Para ser justos, el juego es en equipo. Jordi Llordella torna en algo corpóreo otra de las máximas del autor original y al mismo tiempo le da una interesante vuelta. Dibuja un personaje víctima de un carácter que traza su destino. La sociedad clasista como manicomio desde la propia clase económica, que no moral, inferior. Nadie como él consigue marcar esa (des)aprehensión en paralelo (y a la vez incidiendo y asistiendo) al proceso mediante el cual Júlia muda sus pensamientos y se percata de que Jean tiene su propio proyecto vital. Hombre/Amo/Señor/Criado con connotaciones extremadamente matizadas con aparente espontaneidad y replicante de excepción siempre en consonancia y constante escucha con y hacia su(s) compañera(s) escénica(s). El choque que propicia es tanto el social como su extrapolación al género. Una exquisita pareja dramática que nos mostrará, siempre a través de los personajes que defienden, cómo puede estar penado todavía a día de hoy una actitud idealista y sexualmente igualitaria por parte de la mujer. De su interacción, se trabaja de forma cristalina la insatisfacción personal y las relaciones de poder dentro de la pareja, subtema especialmente bien escenificado con un erotismo no exento de su carga ideológica.
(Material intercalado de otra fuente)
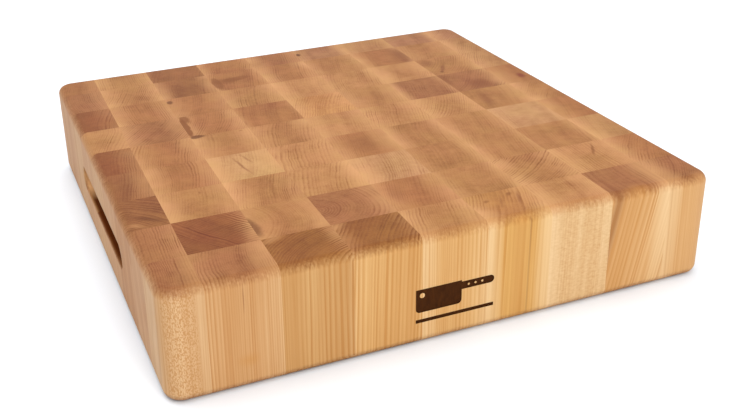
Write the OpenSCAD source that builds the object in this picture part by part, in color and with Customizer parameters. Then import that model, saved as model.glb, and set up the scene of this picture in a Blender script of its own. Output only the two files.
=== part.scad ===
// End-grain chopping block of hard maple. Square staves stand on end, so their end grain is the
// chopping surface. Staves are glued into strips that run front to back, and the strips are
// glued side by side. The panel is then trimmed square, its edges are rounded over, a finger
// grip is routed into the left and the right side, and a plain mark is burnt into the front.
//
// Millimetres. The origin is the centre of the underside, +Z is up and -Y is the front.
// Strips are lettered a to i from left to right, and rows are numbered 1 to 9 from the front.

/* [Block] */
// Width, left to right
block_w = 381; // [375:0.5:390]
// Depth, front to back
block_d = 381; // [375:0.5:390]
// Height, which is also the length of every stave
block_h = 76.2; // [50:0.1:110]
// Radius of the four upright corners
corner_r = 12; // [8:0.5:20]
// Radius of the roundover along the top and bottom edges
edge_r = 6.5; // [3:0.5:8]

/* [Staves] */
// Width of an inner strip, from joint to joint
strip_w = 45.5; // [44:0.1:46]
// Width that trimming leaves of the left-hand strip, at mid-depth
left_strip_w = 29.3; // [25:0.1:35]
// Depth of an inner stave, from joint to joint
stave_d = 43.7; // [42:0.1:45]
// Depth that trimming leaves of the front row
front_row_d = 37.7; // [34:0.1:42]
// Angle between the strips' joints and the trimmed sides, in degrees
strip_lean = 0.66; // [0:0.02:1]

/* [Finger grips] */
// Length of the routed pocket, end to end
grip_l = 150; // [110:1:180]
// Height of the pocket, which is the router bit's diameter
grip_h = 17; // [12:0.5:22]
// Depth of the pocket into the side
grip_depth = 15; // [10:0.5:18]
// Radius of the eased lip round the pocket's mouth
grip_lip_r = 1.5; // [0.5:0.5:3]

/* [Burnt mark] */
// Length of the cleaver, from the blade's front to the handle's end
mark_w = 55; // [40:1:60]
// Depth that the brand burns into the front
mark_depth = 0.6; // [0.3:0.1:1]
// Distance of the mark's middle from the block's centre, along the front
mark_x = -4; // [-20:1:20]
// Height of the mark's middle above the underside
mark_z = 29; // [20:1:50]

/* [Hidden] */
$fn = 64;

STRIPS = "abcdefghi";
COUNT = 9;
LAST = COUNT - 1;
OUTSIDE = 2; // how far an outer cell reaches past the block before it is trimmed

// Staves that the finger grips cut into, and those that carry the mark
grip_rows = [2, 3, 4, 5, 6];
mark_strips = [3, 4, 5];

// Tone of each stave's end grain, as seen from above: back row first, strips a to i
tone_map = [
    "RHDRRTHRR",
    "RHBRTTRTH",
    "DTHHPPPTH",
    "PRTRPHBRT",
    "BTHHPHHTH",
    "BTCHTHHPT",
    "DHHPPRHTH",
    "TDHBRHTHT",
    "TRDDHHHRT"
];
tones = [
    ["C", "#d8a878"], // cream
    ["P", "#cd9a6a"], // pale
    ["H", "#c48e60"], // honey
    ["T", "#bb845a"], // tan
    ["R", "#b57e58"], // rose
    ["B", "#aa7250"], // brown
    ["D", "#a06646"]  // dark
];

// 81 staves are more than 60 nodes, so identical inner staves of one strip share a node by twos.
// The two stand three rows apart, so that they stay separate solids.
PAIR_STEP = 3;
pair_rows = [1, 2, 3];

function is_outer(s, r) = s == 0 || s == LAST || r == 0 || r == LAST;
function is_single(s, r) = is_outer(s, r) || r == LAST - 1;
function pair_row(r) = r > PAIR_STEP ? r - PAIR_STEP : r;
function stave_name(s, r) = str("stave_", STRIPS[s], r + 1);
function pair_name(s, r) = str("staves_", STRIPS[s], r + 1, "_", STRIPS[s], r + 1 + PAIR_STEP);
function node_of(s, r) = is_single(s, r) ? stave_name(s, r) : pair_name(s, pair_row(r));
function tone_colour(s, r) = tones[search(tone_map[LAST - r][s], tones)[0]][1];

// Where the joint on the left of strip s lies at depth y. The outermost faces are trimmed square.
function joint_x(s, y) =
    s == 0 ? -block_w / 2 - OUTSIDE :
    s == COUNT ? block_w / 2 + OUTSIDE :
    -block_w / 2 + left_strip_w + (s - 1) * strip_w + y * tan(strip_lean);

// Where the joint in front of row r lies
function joint_y(r) =
    r == 0 ? -block_d / 2 - OUTSIDE :
    r == COUNT ? block_d / 2 + OUTSIDE :
    -block_d / 2 + front_row_d + (r - 1) * stave_d;

// Half the section of the block's edge: square inside, rounded over at the top and the bottom
module edge_section(reach) {
    square([reach - edge_r, block_h]);
    translate([0, edge_r]) square([reach, block_h - 2 * edge_r]);
    for (z = [edge_r, block_h - edge_r])
        intersection() {
            translate([reach - edge_r, z]) circle(edge_r);
            translate([reach - edge_r, 0]) square([edge_r, block_h]);
        }
}

module full_section(width) {
    edge_section(width / 2);
    mirror([1, 0]) edge_section(width / 2);
}

// The whole block as trimmed and rounded over, before the pockets and the mark
module rounded_block() {
    rotate([90, 0, 90])
        linear_extrude(block_w - 2 * corner_r, center = true) full_section(block_d);
    rotate([90, 0, 0])
        linear_extrude(block_d - 2 * corner_r, center = true) full_section(block_w);
    for (x = [-1, 1]) for (y = [-1, 1])
        translate([x * (block_w / 2 - corner_r), y * (block_d / 2 - corner_r), 0])
            rotate_extrude() edge_section(corner_r);
}

// The square of panel that stave r of strip s fills, between its glue joints
module stave_blank(s, r) {
    y0 = joint_y(r);
    y1 = joint_y(r + 1);
    linear_extrude(block_h)
        polygon([
            [joint_x(s, y0), y0],
            [joint_x(s + 1, y0), y0],
            [joint_x(s + 1, y1), y1],
            [joint_x(s, y1), y1]
        ]);
}

// Section of the eased lip, swept round each end of the pocket
module lip_section() {
    difference() {
        square([grip_h / 2 + grip_lip_r, grip_lip_r]);
        translate([grip_h / 2 + grip_lip_r, grip_lip_r]) circle(grip_lip_r);
    }
}

// Cutter for one finger grip, sunk along +X from the plane x = 0
module grip_cutter() {
    half = grip_l / 2 - grip_h / 2;
    rotate([0, 90, 0]) {
        for (y = [-half, half])
            translate([0, y, 0]) {
                cylinder(h = grip_depth, d = grip_h);
                rotate_extrude() lip_section();
            }
        translate([-grip_h / 2, -half, 0]) cube([grip_h, 2 * half, grip_depth]);
        rotate([90, 0, 0])
            linear_extrude(2 * half, center = true) {
                lip_section();
                mirror([1, 0]) lip_section();
            }
    }
}

module finger_grips() {
    for (side = [0, 1])
        mirror([side, 0, 0])
            translate([-block_w / 2, 0, block_h / 2]) grip_cutter();
}

// Outline of a butcher's cleaver over a plain rule, drawn in the plane of the front
module cleaver_outline() {
    blade_l = 0.58 * mark_w;
    blade_h = 0.3 * mark_w;
    handle_h = 0.1 * mark_w;
    spine_y = 0.2 * mark_w;
    heel_r = 0.05 * mark_w;
    neck_x = blade_l - mark_w / 2;
    handle_end = mark_w / 2 - handle_h / 2;
    handle_y = spine_y - 0.7 * handle_h;
    difference() {
        union() {
            translate([-mark_w / 2, spine_y - blade_h + heel_r])
                square([blade_l, blade_h - heel_r]);
            translate([heel_r - mark_w / 2, spine_y - blade_h])
                square([blade_l - 2 * heel_r, blade_h]);
            for (x = [heel_r - mark_w / 2, neck_x - heel_r])
                translate([x, spine_y - blade_h + heel_r]) circle(heel_r);
        }
        translate([0.08 * mark_w - mark_w / 2, spine_y - 0.08 * mark_w]) circle(0.032 * mark_w);
    }
    difference() {
        union() {
            translate([neck_x, handle_y - handle_h / 2])
                square([handle_end - neck_x, handle_h]);
            translate([handle_end, handle_y]) circle(handle_h / 2);
        }
        for (k = [1:3])
            translate([neck_x + k * (handle_end - neck_x) / 4.2, handle_y]) circle(0.014 * mark_w);
    }
    translate([-mark_w / 2, -0.235 * mark_w]) square([mark_w, 0.045 * mark_w]);
}

module burnt_mark() {
    translate([mark_x, -block_d / 2 + mark_depth, mark_z])
        rotate([90, 0, 0]) linear_extrude(mark_depth + OUTSIDE) cleaver_outline();
}

// One stave, trimmed and shaped with the block
module stave(s, r) {
    gripped = (s == 0 || s == LAST) && len(search(r, grip_rows)) > 0;
    marked = r == 0 && len(search(s, mark_strips)) > 0;
    color(tone_colour(s, r))
        difference() {
            if (is_outer(s, r))
                intersection() {
                    stave_blank(s, r);
                    rounded_block();
                }
            else
                stave_blank(s, r);
            if (gripped) finger_grips();
            if (marked) burnt_mark();
        }
}

for (s = [0:LAST]) for (r = [0:LAST])
    stave(s, r);
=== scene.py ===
import math
import random

import bmesh
import bpy
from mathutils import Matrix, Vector

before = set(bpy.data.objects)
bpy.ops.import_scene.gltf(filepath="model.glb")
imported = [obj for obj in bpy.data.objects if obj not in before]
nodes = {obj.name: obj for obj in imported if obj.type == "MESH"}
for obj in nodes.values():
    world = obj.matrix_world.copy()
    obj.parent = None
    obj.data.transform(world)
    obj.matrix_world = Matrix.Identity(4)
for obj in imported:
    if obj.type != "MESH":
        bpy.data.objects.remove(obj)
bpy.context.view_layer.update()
scene = bpy.context.scene
mm = 0.001
print("frame loaded:", len(nodes), "nodes")


def paint(hexColour):  # sRGB hex to linear
    channels = [int(hexColour[i:i + 2], 16) / 255 for i in (1, 3, 5)]
    return tuple(c / 12.92 if c <= 0.04045 else ((c + 0.055) / 1.055) ** 2.4 for c in channels) + (1.0,)


def addNode(tree, kind, links=None, **settings):  # one node, its settings and what feeds its sockets
    node = tree.nodes.new("ShaderNode" + kind)
    for name, value in settings.items():
        setattr(node, name, value)
    for socket, source in (links or {}).items():
        if isinstance(source, bpy.types.Node):
            source = source.outputs[0]
        if isinstance(source, bpy.types.NodeSocket):
            tree.links.new(source, node.inputs[socket])
        else:
            node.inputs[socket].default_value = source
    return node


def newGroup(name, inputs, outputs):  # an empty node group with its sockets
    tree = bpy.data.node_groups.new(name, "ShaderNodeTree")
    for direction, sockets in (("INPUT", inputs), ("OUTPUT", outputs)):
        for label, kind in sockets.items():
            tree.interface.new_socket(label, in_out=direction, socket_type="NodeSocket" + kind)
    return tree, tree.nodes.new("NodeGroupInput"), tree.nodes.new("NodeGroupOutput")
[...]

La presencia de Anna Roy resulta clave para que todo funcione y, de algún modo, su interpretación es reflexiva en relación tanto hacia lo que ve su personaje como a lo que siente y, también, opina. Más desde el silencio en un principio hasta un muy bien llevado y progresivo estallido final. Desde la asertividad y la contención cuando corresponde hasta la exaltación irreprimible. Ella especialmente debe integrar el espectro técnico conviertiéndose en los ojos que todo lo ven con respecto hacia los personajes, pero también en ojos y manos del técnico de sala desde el escenario. Roy se convierte en facilitadora de que el proceso vital de Júlia y Jean se nos muestre en toda su complejidad gracias a sus encuentros/careos en forma de escena compartida. Su encuentro final con Mendoza es clave para que todo encaje y para mostrar que aunque la protagonista haya sido educada para sentirse superior al género masculino y tomar también las riendas en sus relaciones también ha sido y es víctima de una figura paterna y de relaciones anteriores que han configurado ese necesidad contradictoria de dominar/devorar/sucumbir. Un recorrido que los tres dibujan con pudor cuando corresponde y al mismo tiempo mostrando lo sangrante del recorrido individual y conjunto.
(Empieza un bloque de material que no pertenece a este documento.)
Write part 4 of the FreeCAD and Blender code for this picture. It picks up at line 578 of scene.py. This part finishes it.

De este modo, Júlia sobresale por la capacidad de todos los implicados para trenzar lenguaje interno con punto de vista mediante las diversas disciplinas convocadas y así conseguir una puesta que mantiene su plano protagónico sin tapar nunca a los intérpretes o al texto sino potenciando un acompañamiento totalmente alineado e incluyente en su planificación. Tampoco es habitual encontrar un reparto que practique una escucha integral tan contundente y generosa creciéndose ante la complicación de dar vida a sus personajes desde el cuestionamiento más íntimo y recóndito y desde la integración absoluta de los distintos y múltiples canales expresivos propuestos por la dramaturgia y dirección. Además, esta función participa del cambio de paradigma que requiere nuestro panorama escénico en cuanto a la asignación de espacios y roles protagonistas. Una pieza que bien podría formar parte del repertorio de cualquier teatro público (o no) europeo tanto por su voluntad de recuperación como de confrontación con el patrimonio dramático original y que al mismo tiempo extrae las inquietudes rupturistas de entonces para localizarlas y evidenciarlas a día de hoy.

Por último, una reflexión: ¿en qué consiste ser una «gran actriz» más allá de la etiqueta gastada y al uso? Si coincidimos en que la identidad/entidad escénica radica en conseguir entregar la inteligencia e intuición emocional, aportando y facilitando herramientas propias para cada rol y proyecto en función de sus necesidades, y nunca anteponiendo personalidad a personaje sino aprovechando la singularidad para catapultarlos todos hacia la memoria sensitiva del espectador y convertirse en Alma de los proyectos que protagoniza, Patrícia Mendoza lo es. En el National de Londres tuvieron a Vanessa Kirby y Jessica Chastain protagonizó la última y ya citada versión cinematográfica. Dos lenguajes, escénico y audiovisual, que nuestra protagonista hace implosionar conexos y simultáneamente. Juntas, las tres, marcan el nivel transversal que la contemporaneidad requiere a la hora de expresar y explicar pieza, personaje y autor. Una mirada de aquí hacia el mundo que sería deseable y justo consiguiera la misma reciprocidad universal que sus compañeras en tan compleja y al mismo tiempo gustosa experiencia.